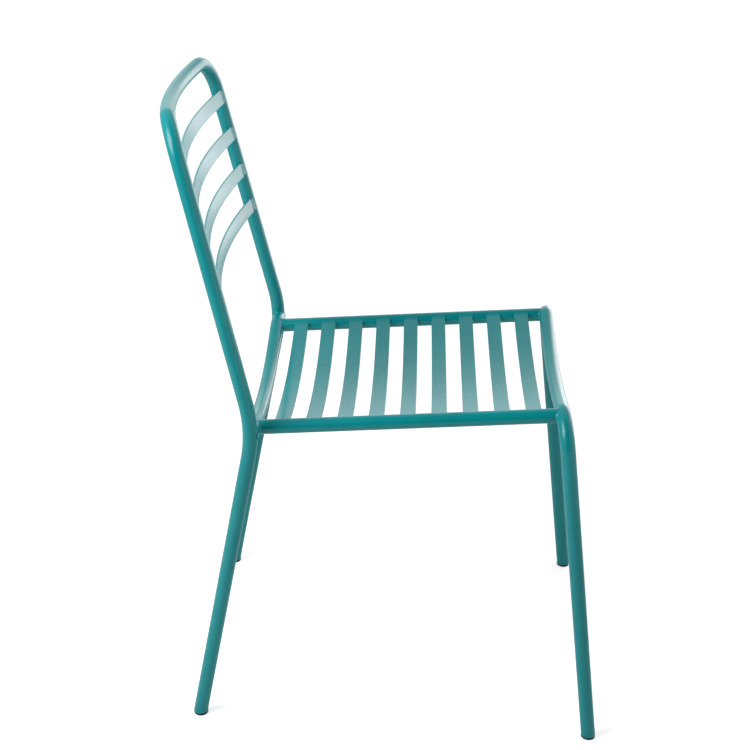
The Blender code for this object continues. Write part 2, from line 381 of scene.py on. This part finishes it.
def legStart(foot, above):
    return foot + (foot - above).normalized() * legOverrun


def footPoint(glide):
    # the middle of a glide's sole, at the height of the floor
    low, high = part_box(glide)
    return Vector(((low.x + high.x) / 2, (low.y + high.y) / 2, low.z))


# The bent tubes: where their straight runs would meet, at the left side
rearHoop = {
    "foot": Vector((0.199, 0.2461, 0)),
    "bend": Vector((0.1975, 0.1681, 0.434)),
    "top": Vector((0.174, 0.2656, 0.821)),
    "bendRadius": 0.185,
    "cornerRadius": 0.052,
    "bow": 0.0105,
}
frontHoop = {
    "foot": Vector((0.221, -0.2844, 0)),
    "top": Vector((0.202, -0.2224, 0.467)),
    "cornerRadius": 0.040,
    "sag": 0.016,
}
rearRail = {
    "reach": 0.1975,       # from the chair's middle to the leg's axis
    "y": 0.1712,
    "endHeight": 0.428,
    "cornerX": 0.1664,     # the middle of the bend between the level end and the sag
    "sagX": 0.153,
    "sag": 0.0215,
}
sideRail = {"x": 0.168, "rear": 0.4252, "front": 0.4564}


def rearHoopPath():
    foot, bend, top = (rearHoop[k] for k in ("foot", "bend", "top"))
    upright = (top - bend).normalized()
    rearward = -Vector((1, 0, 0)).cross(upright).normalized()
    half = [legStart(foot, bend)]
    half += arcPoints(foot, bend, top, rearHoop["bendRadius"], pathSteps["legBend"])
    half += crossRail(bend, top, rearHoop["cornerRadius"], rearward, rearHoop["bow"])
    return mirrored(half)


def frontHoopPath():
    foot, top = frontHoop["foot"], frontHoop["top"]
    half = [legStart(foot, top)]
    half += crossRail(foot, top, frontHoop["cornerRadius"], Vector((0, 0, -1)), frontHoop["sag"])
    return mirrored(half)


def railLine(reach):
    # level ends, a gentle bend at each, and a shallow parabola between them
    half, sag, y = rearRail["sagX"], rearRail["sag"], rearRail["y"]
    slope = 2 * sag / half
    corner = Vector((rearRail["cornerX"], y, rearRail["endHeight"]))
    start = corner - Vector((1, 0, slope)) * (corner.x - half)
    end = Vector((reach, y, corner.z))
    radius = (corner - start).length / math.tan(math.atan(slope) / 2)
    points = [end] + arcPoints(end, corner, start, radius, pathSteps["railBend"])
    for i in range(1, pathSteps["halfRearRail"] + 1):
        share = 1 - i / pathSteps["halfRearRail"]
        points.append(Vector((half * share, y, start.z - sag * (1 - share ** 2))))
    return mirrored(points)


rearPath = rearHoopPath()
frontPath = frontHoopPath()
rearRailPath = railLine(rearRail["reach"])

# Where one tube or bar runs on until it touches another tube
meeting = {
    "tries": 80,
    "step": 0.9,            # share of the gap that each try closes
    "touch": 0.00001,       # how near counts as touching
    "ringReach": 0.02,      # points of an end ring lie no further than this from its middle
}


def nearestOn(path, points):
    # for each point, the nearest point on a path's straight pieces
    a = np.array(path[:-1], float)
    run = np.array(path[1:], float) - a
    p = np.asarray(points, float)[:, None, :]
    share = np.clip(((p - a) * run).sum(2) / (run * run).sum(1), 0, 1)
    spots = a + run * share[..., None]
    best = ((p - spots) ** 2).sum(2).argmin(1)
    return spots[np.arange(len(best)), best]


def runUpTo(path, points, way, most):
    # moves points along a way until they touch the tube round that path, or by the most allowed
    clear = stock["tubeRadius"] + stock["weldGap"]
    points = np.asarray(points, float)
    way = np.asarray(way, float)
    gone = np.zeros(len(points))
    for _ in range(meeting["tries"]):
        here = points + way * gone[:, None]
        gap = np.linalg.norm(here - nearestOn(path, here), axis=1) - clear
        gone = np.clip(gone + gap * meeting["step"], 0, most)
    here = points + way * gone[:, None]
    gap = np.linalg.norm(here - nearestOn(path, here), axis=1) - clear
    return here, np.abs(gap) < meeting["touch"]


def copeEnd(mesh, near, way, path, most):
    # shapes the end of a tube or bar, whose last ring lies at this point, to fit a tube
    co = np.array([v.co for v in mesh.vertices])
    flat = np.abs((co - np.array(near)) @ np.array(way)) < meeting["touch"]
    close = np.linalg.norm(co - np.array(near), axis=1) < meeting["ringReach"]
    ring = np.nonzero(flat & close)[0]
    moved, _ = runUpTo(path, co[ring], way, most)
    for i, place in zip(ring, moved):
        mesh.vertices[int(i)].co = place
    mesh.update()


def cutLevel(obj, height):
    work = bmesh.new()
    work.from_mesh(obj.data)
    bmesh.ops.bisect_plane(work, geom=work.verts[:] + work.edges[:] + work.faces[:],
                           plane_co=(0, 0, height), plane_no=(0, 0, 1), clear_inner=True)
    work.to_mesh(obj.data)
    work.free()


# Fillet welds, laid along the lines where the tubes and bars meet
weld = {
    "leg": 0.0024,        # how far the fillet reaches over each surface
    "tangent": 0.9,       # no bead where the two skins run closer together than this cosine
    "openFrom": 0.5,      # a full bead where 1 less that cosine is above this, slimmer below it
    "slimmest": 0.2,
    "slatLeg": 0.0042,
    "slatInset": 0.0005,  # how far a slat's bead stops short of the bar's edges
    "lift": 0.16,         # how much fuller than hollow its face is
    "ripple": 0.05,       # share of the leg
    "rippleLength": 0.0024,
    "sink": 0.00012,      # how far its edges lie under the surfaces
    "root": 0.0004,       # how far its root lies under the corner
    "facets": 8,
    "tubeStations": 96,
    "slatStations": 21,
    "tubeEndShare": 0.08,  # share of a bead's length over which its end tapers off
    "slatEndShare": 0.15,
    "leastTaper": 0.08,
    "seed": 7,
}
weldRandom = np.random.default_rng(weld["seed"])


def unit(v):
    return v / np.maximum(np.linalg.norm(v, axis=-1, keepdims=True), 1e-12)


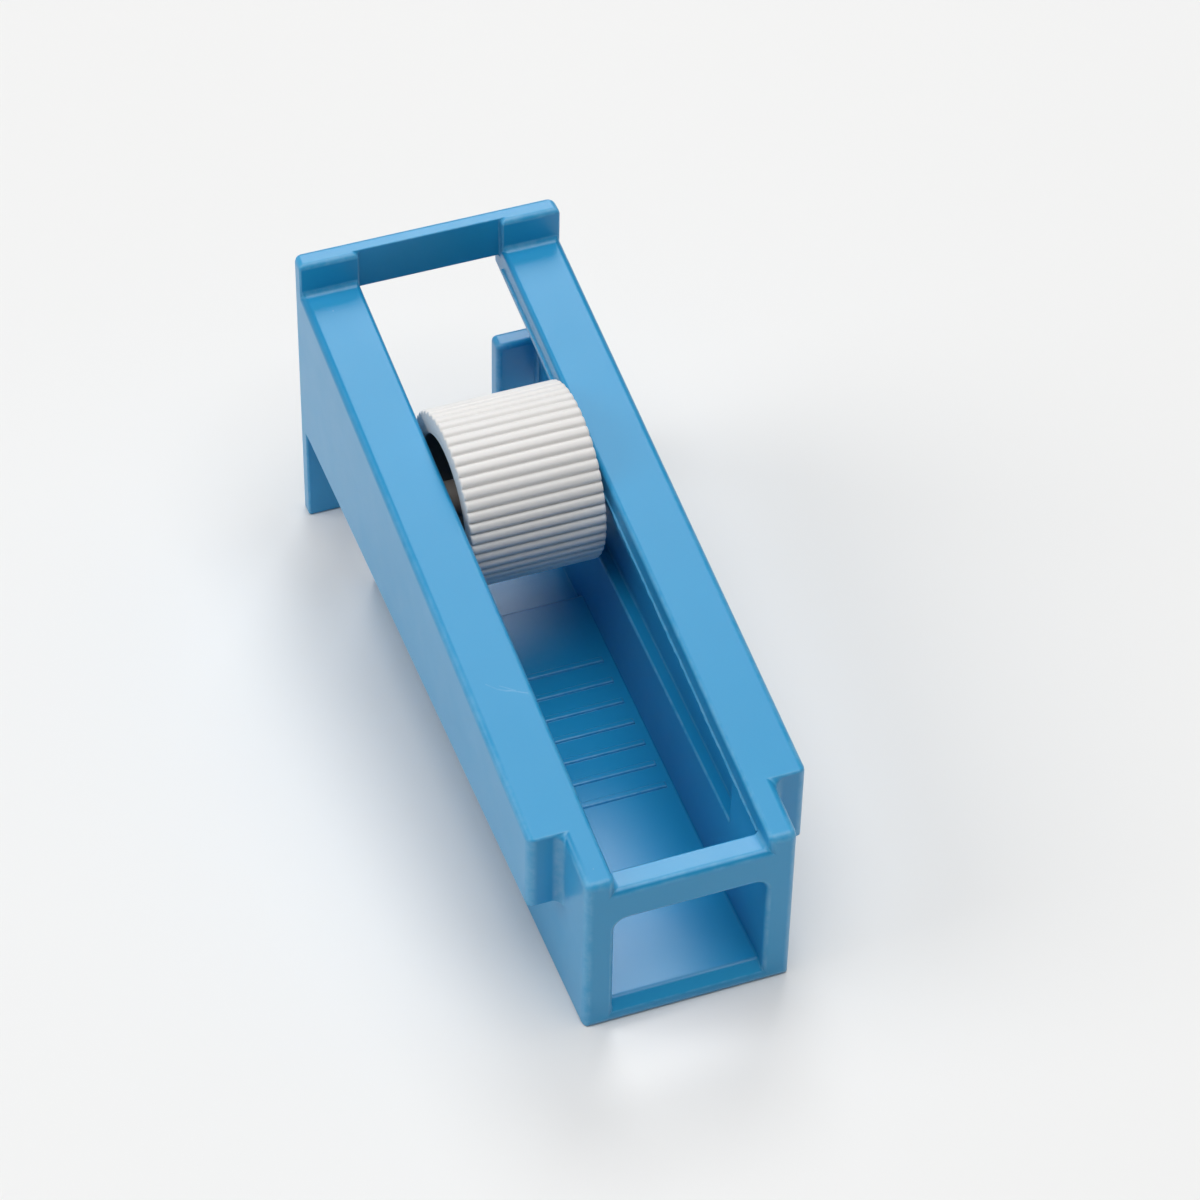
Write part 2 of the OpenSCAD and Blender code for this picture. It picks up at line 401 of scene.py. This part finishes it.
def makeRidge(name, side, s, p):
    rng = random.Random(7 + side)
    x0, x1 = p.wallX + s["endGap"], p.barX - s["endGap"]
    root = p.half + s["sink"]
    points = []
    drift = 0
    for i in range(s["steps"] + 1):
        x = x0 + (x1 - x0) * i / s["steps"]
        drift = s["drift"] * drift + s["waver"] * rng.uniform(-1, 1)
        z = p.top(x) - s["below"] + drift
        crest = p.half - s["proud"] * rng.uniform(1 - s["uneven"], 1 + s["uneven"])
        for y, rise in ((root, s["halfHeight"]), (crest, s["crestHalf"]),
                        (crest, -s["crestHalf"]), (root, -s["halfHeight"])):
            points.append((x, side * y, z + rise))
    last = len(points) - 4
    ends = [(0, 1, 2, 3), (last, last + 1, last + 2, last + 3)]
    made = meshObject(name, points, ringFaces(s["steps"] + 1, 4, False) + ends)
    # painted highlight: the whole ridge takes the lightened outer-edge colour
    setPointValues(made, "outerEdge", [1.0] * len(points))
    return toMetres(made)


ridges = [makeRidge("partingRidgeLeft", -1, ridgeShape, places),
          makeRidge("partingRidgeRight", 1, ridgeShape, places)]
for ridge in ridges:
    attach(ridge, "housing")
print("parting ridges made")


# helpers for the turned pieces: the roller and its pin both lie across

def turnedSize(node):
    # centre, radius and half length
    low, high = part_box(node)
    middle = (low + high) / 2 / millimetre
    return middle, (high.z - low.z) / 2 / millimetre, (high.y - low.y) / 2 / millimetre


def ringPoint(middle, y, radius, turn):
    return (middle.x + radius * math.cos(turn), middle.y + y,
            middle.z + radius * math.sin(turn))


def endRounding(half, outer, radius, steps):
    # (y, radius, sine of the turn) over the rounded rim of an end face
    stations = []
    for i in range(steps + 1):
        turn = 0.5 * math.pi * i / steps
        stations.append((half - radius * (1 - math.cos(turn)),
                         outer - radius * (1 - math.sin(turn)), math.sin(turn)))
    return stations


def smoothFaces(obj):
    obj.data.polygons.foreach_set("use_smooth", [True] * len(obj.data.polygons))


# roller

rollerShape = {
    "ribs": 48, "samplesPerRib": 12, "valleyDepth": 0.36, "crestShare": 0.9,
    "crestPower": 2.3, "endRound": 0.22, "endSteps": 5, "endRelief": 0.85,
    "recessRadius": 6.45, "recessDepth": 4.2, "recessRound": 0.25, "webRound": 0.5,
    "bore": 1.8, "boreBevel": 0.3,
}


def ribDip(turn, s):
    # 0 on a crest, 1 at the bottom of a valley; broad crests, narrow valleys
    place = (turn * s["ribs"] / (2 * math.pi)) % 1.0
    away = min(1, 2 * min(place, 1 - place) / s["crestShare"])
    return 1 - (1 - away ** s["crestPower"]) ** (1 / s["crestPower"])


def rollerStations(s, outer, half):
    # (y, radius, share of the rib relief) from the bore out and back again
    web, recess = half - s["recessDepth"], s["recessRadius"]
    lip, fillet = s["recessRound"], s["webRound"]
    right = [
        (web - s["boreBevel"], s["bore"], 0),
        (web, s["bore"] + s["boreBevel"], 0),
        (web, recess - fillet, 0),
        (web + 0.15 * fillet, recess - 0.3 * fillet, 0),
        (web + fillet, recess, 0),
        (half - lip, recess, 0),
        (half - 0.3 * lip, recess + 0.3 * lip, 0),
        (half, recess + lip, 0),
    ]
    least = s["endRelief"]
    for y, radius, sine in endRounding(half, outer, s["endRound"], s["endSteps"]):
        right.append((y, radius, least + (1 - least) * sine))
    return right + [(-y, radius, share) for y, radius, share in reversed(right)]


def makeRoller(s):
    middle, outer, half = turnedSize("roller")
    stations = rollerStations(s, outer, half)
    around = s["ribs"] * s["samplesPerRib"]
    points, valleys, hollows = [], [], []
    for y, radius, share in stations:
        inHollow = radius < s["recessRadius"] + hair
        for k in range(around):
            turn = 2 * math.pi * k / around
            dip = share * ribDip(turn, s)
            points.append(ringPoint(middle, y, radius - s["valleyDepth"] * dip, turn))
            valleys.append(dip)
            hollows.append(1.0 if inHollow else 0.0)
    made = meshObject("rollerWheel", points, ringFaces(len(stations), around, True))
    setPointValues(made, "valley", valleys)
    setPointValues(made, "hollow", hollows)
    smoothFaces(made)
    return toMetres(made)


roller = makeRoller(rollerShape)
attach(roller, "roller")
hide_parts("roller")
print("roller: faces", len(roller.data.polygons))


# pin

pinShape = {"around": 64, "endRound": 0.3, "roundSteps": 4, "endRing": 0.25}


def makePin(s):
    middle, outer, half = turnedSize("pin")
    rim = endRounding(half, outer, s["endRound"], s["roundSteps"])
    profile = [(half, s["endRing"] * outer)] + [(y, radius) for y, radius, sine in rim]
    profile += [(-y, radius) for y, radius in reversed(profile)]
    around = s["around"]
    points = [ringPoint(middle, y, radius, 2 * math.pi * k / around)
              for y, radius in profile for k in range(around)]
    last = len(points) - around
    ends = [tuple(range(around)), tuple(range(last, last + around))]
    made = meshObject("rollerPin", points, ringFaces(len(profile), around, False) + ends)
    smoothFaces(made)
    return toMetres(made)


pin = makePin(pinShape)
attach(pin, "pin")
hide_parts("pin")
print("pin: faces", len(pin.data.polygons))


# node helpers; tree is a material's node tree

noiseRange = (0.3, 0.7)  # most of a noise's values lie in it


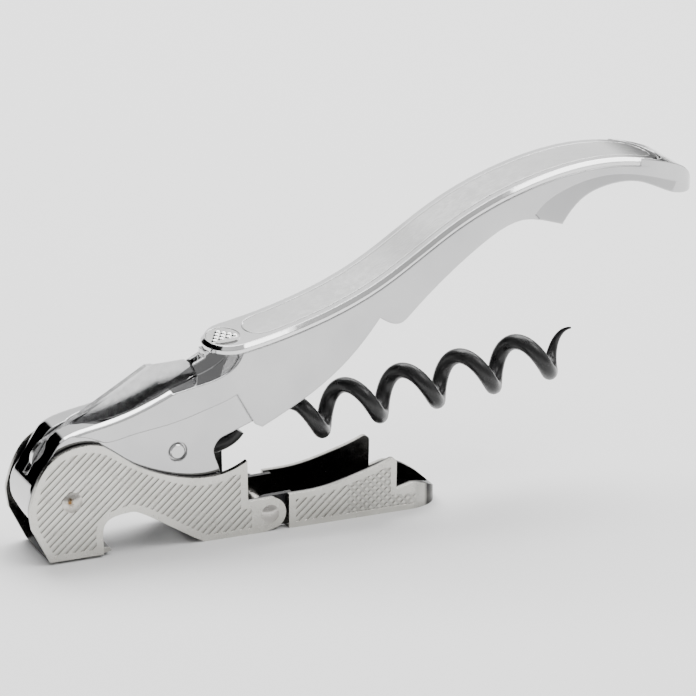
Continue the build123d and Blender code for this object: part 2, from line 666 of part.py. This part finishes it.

******************************

Everything from the first line above through the line that contains "return Vector(((low.x +" should be duplicated exactly, please, and nothing beyond it.

Solution -
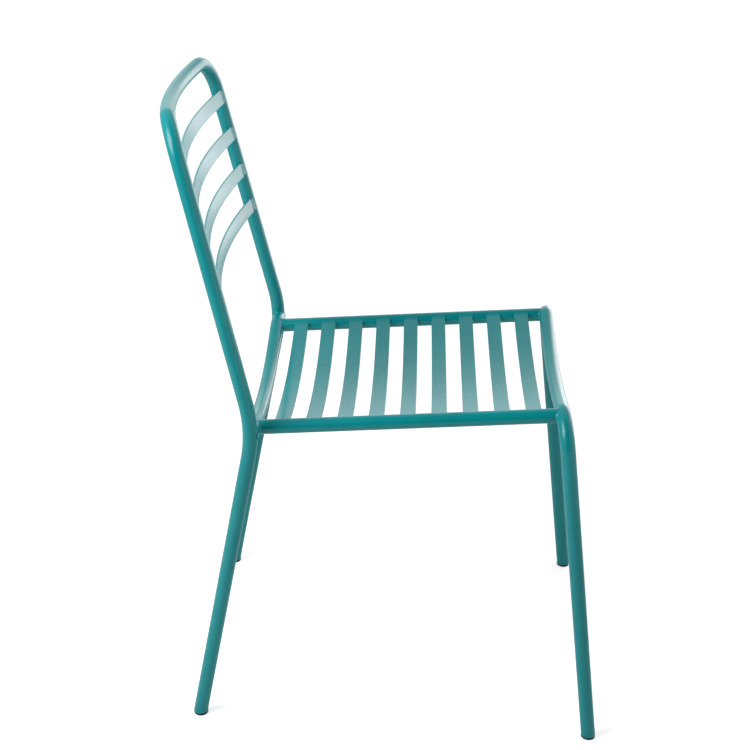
The Blender code for this object continues. Write part 2, from line 381 of scene.py on. This part finishes it.
def legStart(foot, above):
    return foot + (foot - above).normalized() * legOverrun


def footPoint(glide):
    # the middle of a glide's sole, at the height of the floor
    low, high = part_box(glide)
    return Vector(((low.x + high.x) / 2, (low.y + high.y) / 2, low.z))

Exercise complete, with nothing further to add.